REQUIRED TASK
Say how many lines include "joints", with no words around the number.

DATA SECTION
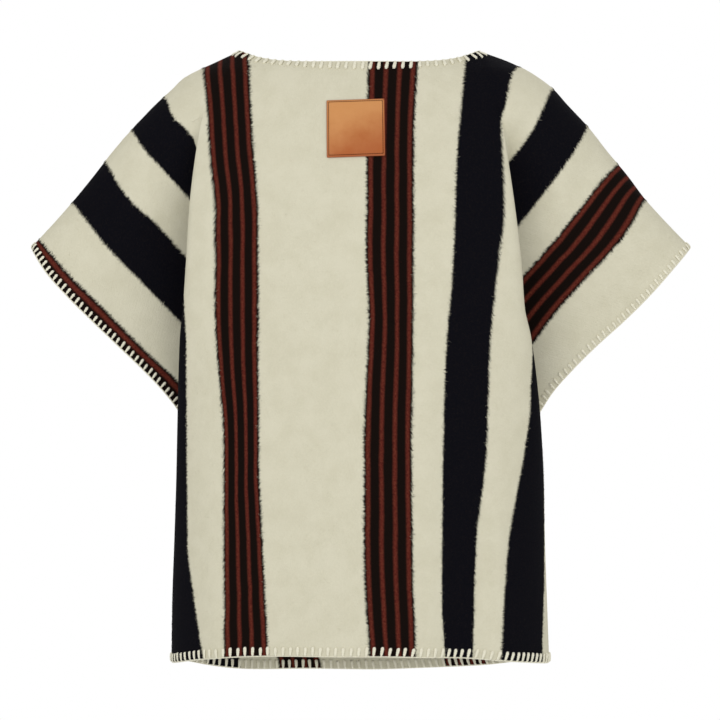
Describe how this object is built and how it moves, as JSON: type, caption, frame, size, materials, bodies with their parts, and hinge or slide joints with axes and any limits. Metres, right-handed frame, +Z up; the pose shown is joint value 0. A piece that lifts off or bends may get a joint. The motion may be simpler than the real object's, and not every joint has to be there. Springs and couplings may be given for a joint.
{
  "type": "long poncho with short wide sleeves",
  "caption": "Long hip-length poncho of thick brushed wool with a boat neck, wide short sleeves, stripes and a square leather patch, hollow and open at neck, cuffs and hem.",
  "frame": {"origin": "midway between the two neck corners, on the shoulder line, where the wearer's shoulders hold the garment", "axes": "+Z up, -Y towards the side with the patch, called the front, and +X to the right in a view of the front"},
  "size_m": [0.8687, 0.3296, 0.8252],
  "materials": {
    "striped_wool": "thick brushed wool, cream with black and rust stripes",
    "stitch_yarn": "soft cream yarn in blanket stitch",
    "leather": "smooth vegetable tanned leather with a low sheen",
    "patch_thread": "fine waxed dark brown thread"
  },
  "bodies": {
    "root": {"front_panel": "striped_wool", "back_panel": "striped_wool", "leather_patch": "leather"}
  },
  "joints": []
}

THE SOLUTION
2